Legal justice for women is a central theme to Billi Clarke's work.

Honour Roll

She is a powerful advocate for women and children experiencing family violence and is committed to creating meaningful practical responses to these women that improve their safety and their right to enjoy access to justice and lives free from abuse.

Born in Melbourne in 1958, Billi grew up in The Pines housing commission estate in Frankston and left school at the age of 17. As a volunteer, Billi set up the first youth employment group for young people in Victoria based in Frankston.
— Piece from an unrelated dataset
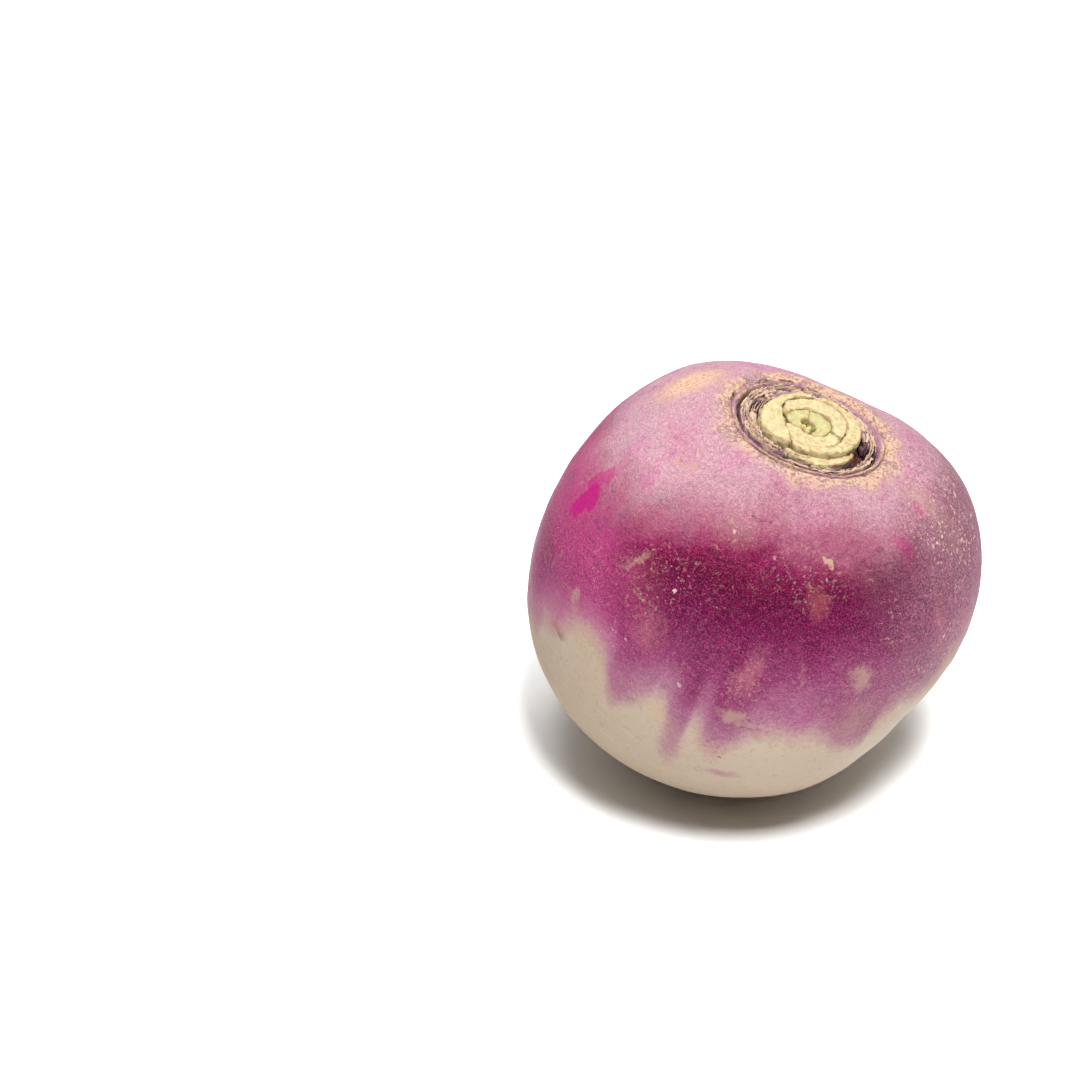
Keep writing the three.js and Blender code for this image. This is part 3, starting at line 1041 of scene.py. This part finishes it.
def rim_of(corners, shape):
    """The rim of a leaf base's cut, and the middle line between its two sides."""
    top = max(corner.z for corner in corners)
    by_azimuth = {}
    for corner in corners:
        if corner.z > top - CUT_FLATNESS:
            spoke = corner.xy - Vector(shape.crown_centre[:2])
            turn = round(degrees(atan2(spoke.y, spoke.x))) % 360
            by_azimuth.setdefault(turn, []).append(spoke.length)
    turns = sorted(by_azimuth)
    gaps = [(after - turn) % 360 for turn, after in zip(turns, turns[1:] + turns[:1])]
    first = (gaps.index(max(gaps)) + 1) % len(turns)
    turns = turns[first:] + turns[:first]
    centre = Vector(shape.crown_centre[:2])

    def line(share):
        points = []
        for turn in turns:
            low, high = min(by_azimuth[turn]), max(by_azimuth[turn])
            spoke = Vector((cos(radians(turn)), sin(radians(turn))))
            points.append(centre + spoke * (low + (high - low) * share))
        return points

    return top, line(0) + line(1)[::-1], line(0.5)


def veins_along(middle):
    """Centres of the veins, at even steps along the middle line of a stalk."""
    veins = []
    run = VEIN_SPACING / 2
    for start, end in zip(middle, middle[1:]):
        run += (end - start).length
        if run >= VEIN_SPACING:
            run -= VEIN_SPACING
            veins.append(end)
    return veins


def distance_to_line(point, start, end):
    """Distance in the plane from a point to the line between two others."""
    along = end - start
    share = (point - start).dot(along) / max(along.length_squared, 1e-9)
    return (point - start - along * min(1, max(0, share))).length


def leaf_base(node, shape, rough, swelling):
    """A leaf base from its CAD solid, with a rough cut and torn edges."""
    piece = copy_of(node, node + "_cut")
    to_root = into_root(shape)
    corners = [to_root @ vertex.co for vertex in piece.data.vertices]
    top, rim, middle = rim_of(corners, shape)
    apply(piece, "REMESH", mode="VOXEL", voxel_size=shape.voxel * MM)
    weigh(piece, "top", shape, lambda place: ease(place.z, top - 1.6, top - 0.4))
    emboss(piece, shape, rough * CUT_SHARE, CUT_SIZE, "top")
    emboss(piece, shape, rough * SIDE_SHARE, SIDE_SIZE)
    apply(piece, "DISPLACE", strength=swelling * MM, mid_level=0)
    apply(piece, "SMOOTH", factor=0.5, iterations=1)
    veins = veins_along(middle)
    sides = list(zip(rim, rim[1:] + rim[:1]))
    edges = []
    rings = []
    for vertex in piece.data.vertices:
        place = to_root @ vertex.co
        inside = min(distance_to_line(place.xy, *side) for side in sides)
        edges.append(hypot(inside, max(0, top - place.z)))
        rings.append(min([(place.xy - vein).length for vein in veins] or [NO_VEIN]))
    store(piece, "edge", edges)
    store(piece, "vein", rings)
    return piece


class TURNIP_OT_stalks(bpy.types.Operator):
    """Refine the freshly cut leaf stalks"""

    bl_idname = "turnip.stalks"
    bl_label = "Cut stalks"

    def execute(self, context):
        shape = context.scene.turnip_shape
        colours = context.scene.turnip_colours
        green = colours.cut_green
        fresh = cut_finish("cut_stalk", shape, colours, colours.cut_flesh, green, colours.dry_mauve)
        young = cut_finish("heart_stalk", shape, colours, colours.heart_green, green, green)
        for node in STALKS:
            stalk = leaf_base(node, shape, STALK_ROUGH, shape.swelling)
            place_piece(stalk, fresh, node)
        for node in HEART_STALKS:
            stalk = leaf_base(node, shape, HEART_ROUGH, shape.swelling)
            place_piece(stalk, young, node)
        return {"FINISHED"}


class TURNIP_OT_sheaths(bpy.types.Operator):
    """Refine the dry remains of the oldest leaves"""

    bl_idname = "turnip.sheaths"
    bl_label = "Dry sheaths"

    def execute(self, context):
        shape = context.scene.turnip_shape
        dry = dry_finish("dry_leaf", shape, context.scene.turnip_colours)
        for node in DRY_SHEATHS:
            sheath = leaf_base(node, shape, SHEATH_ROUGH, -shape.shrinking)
            place_piece(sheath, dry, node)
        return {"FINISHED"}


def paper_strip(shape, radius, start, sweep, top):
    """A thin strip of torn leaf skin that stands on the floor of the crown's pit."""
    height = top - PAPER_FOOT
    bpy.ops.mesh.primitive_cylinder_add(
        vertices=PAPER_SEGMENTS,
        radius=radius * MM,
        depth=height * MM,
        end_fill_type="NOTHING",
        rotation=(0, 0, radians(start)),
    )
    bpy.ops.object.transform_apply()
    strip = bpy.context.object
    for face in strip.data.polygons:
        azimuth = degrees(atan2(face.center.y, face.center.x))
        face.select = (azimuth - start) % 360 > sweep
    with editing(strip):
        bpy.ops.mesh.delete(type="FACE")
        bpy.ops.mesh.select_all(action="SELECT")
        bpy.ops.mesh.subdivide(number_cuts=2)
    place = Vector((*shape.crown_centre[:2], PAPER_FOOT + height / 2))
    strip.matrix_world = millimetre_frame(shape) @ Matrix.Translation(place * MM)
    bpy.ops.object.transform_apply()
    return strip


class TURNIP_OT_papers(bpy.types.Operator):
    """Add the thin torn skins between the dry leaf remains"""

    bl_idname = "turnip.papers"
    bl_label = "Torn skins"

    def execute(self, context):
        shape = context.scene.turnip_shape
        chance = Random(shape.seed)
        strips = []
        for radius in PAPER_RADII:
            start = chance.uniform(0, 360)
            end = start + 360
            while start < end:
                sweep = chance.uniform(*PAPER_SWEEP)
                top = PAPER_TOP - chance.uniform(0, PAPER_DROP)
                wander = radius + chance.uniform(-PAPER_WANDER, PAPER_WANDER)
                middle = (start + sweep / 2) % 360
                lost = PAPER_GAP["from"] < middle < PAPER_GAP["to"]
                if not lost or radius > PAPER_GAP["inside"]:
                    strips.append(paper_strip(shape, wander, start, sweep, top))
                start += sweep * chance.uniform(*PAPER_SPACING)
        for radius, start, sweep in PAPER_FILLERS:
            strips.append(paper_strip(shape, radius, start, sweep, PAPER_TOP - 0.4))
        bpy.ops.object.select_all(action="DESELECT")
        for strip in strips:
            strip.select_set(True)
        bpy.ops.object.join()
        papers = context.object
        papers.name = "papery_skins"
        weigh(papers, "tops", shape, lambda place: ease(place.z, 37, PAPER_TOP))
        emboss(papers, shape, *PAPER_WAVES)
        emboss(papers, shape, *PAPER_TEARS, "tops", axis="Z")
        apply(papers, "SOLIDIFY", thickness=shape.paper * MM, offset=0)
        apply(papers, "SUBSURF", levels=1, render_levels=1)
        to_root = into_root(shape)
        vertices = papers.data.vertices
        store(papers, "edge", [PAPER_TOP - (to_root @ v.co).z for v in vertices])
        torn = dry_finish("torn_skin", shape, context.scene.turnip_colours)
        place_piece(papers, torn)
        return {"FINISHED"}


class TURNIP_OT_bud(bpy.types.Operator):
    """Add the small folded leaf in the heart of the crown"""

    bl_idname = "turnip.bud"
    bl_label = "Heart bud"

    def execute(self, context):
        shape = context.scene.turnip_shape
        colours = context.scene.turnip_colours
        fold, green = colours.heart_fold, colours.heart_green
        young = cut_finish("heart_bud", shape, colours, fold, green, green)
        for index, (x, y, z, wide, deep, tall, turn) in enumerate(BUD_SCALES, 1):
            bpy.ops.mesh.primitive_uv_sphere_add(segments=32, ring_count=20, radius=MM)
            scale = context.object
            scale.name = "heart_bud_%d" % index
            place = Vector((x, y, z)) + Vector(shape.crown_centre)
            scale.matrix_world = (
                millimetre_frame(shape)
                @ Matrix.Translation(place * MM)
                @ Matrix.Rotation(radians(turn), 4, "Z")
                @ Matrix.Diagonal((wide, deep, tall, 1))
            )
            bpy.ops.object.transform_apply()
            emboss(scale, shape, *BUD_FOLDS)
            store(scale, "edge", [NO_EDGE] * len(scale.data.vertices))
            store(scale, "vein", [NO_VEIN] * len(scale.data.vertices))
            place_piece(scale, young)
        return {"FINISHED"}


def soft_light(name, place, size, power, aim):
    """A square soft light of that size in metres, turned to a point."""
    bpy.ops.object.light_add(type="AREA", location=place)
    light = bpy.context.object
    light.name = name
    light.rotation_euler = (aim - Vector(place)).to_track_quat("-Z", "Y").to_euler()
    light.data.size = size
    light.data.energy = power


class TURNIP_OT_stage(bpy.types.Operator):
    """Set the floor, the sky, the lights and the camera"""

    bl_idname = "turnip.stage"
    bl_label = "Stage"

    def execute(self, context):
        stage = context.scene.turnip_stage
        bpy.ops.object.select_all(action="DESELECT")
        bpy.ops.mesh.primitive_plane_add(size=FLOOR_WIDTH)
        floor = context.object
        floor.name = "floor"
        floor.data.materials.append(floor_finish(stage))

        context.scene.world = sky_finish(stage)

        middle = Vector(stage.middle) * MM
        soft_light("key", *KEY_LIGHT, stage.key_power, middle)
        soft_light("top", *TOP_LIGHT, stage.top_power, middle)

        forwards = Vector((0, cos(stage.elevation), -sin(stage.elevation)))
        upwards = Vector((0, sin(stage.elevation), cos(stage.elevation)))
        depth = stage.depth * MM
        bpy.ops.object.camera_add(rotation=(radians(90) - stage.elevation, 0, 0))
        camera = context.object
        camera.data.lens = stage.lens
        width = camera.data.sensor_width / stage.lens * depth
        camera.location = (
            middle
            - forwards * depth
            - Vector((1, 0, 0)) * stage.across * width
            + upwards * stage.down * width
        )
        context.scene.camera = camera
        context.scene.view_settings.view_transform = "Standard"
        return {"FINISHED"}


class TURNIP_PT_panel(bpy.types.Panel):
    """Lists the steps that dress the turnip"""

    bl_label = "Turnip"
    bl_idname = "TURNIP_PT_panel"
    bl_space_type = "VIEW_3D"
    bl_region_type = "UI"
    bl_category = "Turnip"

    def draw(self, context):
        for step in STEPS:
            self.layout.operator(step.bl_idname)
        for settings in SETTINGS:
            box = self.layout.box()
            values = getattr(context.scene, settings)
            for name in SETTINGS[settings].__annotations__:
                box.prop(values, name)


STEPS = [
    TURNIP_OT_root,
    TURNIP_OT_stalks,
    TURNIP_OT_bud,
    TURNIP_OT_sheaths,
    TURNIP_OT_papers,
    TURNIP_OT_stage,
]
SETTINGS = {
    "turnip_shape": TurnipShape,
    "turnip_colours": TurnipColours,
    "turnip_stage": TurnipStage,
}
KINDS = [*SETTINGS.values(), *STEPS, TURNIP_PT_panel]


def register():
    for kind in KINDS:
        bpy.utils.register_class(kind)
    for name, kind in SETTINGS.items():
        setattr(bpy.types.Scene, name, PointerProperty(type=kind))


def unregister():
    for name in SETTINGS:
        delattr(bpy.types.Scene, name)
    for kind in KINDS:
        bpy.utils.unregister_class(kind)


def main():
    """Registers the add-on and builds the turnip and its stage."""
    register()
    bpy.ops.turnip.root()
    bpy.ops.turnip.stalks()
    bpy.ops.turnip.bud()
    bpy.ops.turnip.sheaths()
    bpy.ops.turnip.papers()
    bpy.ops.turnip.stage()


if __name__ == "__main__":
    main()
This group managed to gain support from local companies to provide the community's disadvantaged youth with suitable jobs and the scheme became the model for future government-funded community support programs across the state.

Billi then went on to establish three crucial services for women experiencing family violence: Safe Place for Women, The Women's Place and the Inner South Domestic Violence Outreach Services. In 1999, Bill published her influential research publication, Trial by Legal Aid, which gained widespread attention and respect throughout the legal system and led to changes within Legal Aid Services. Billi has been a member of a number of advisory groups, including the Victorian Legal Aid Community Consultative Committee, the State Housing Council and most recently the Statewide Steering Committee to Reduce Family Violence.

For almost 10 years Billi worked for the Salvation Army where her major achievement was to develop a training program for Salvation Army officers on 'domestic violence and the Christian mission', which challenged the organisation's response to family violence within a feminist framework. She has also coordinated a Victorian women's refuge and is a member of the peak body for Victorian women's refuges and associated family violence services.

Throughout her 27 years in the community sector, Billi has taken a creative approach to delivering her social justice messages. She was involved with the theatre production The Essentials, which drew the distinction between private and public violence and was a member of the political all-women rock band, Nice Girls Don't Spit.

Because of the violence in her own family and early years in a public housing estate, Billi knows how tough it can be for women from a disadvantaged background. Her passion has been to place the issue of family violence on the agenda at all levels of government and the community. She proudly describes herself as a feminist, who works towards increasing community understanding and meaningful government participation in reducing violence against women and children.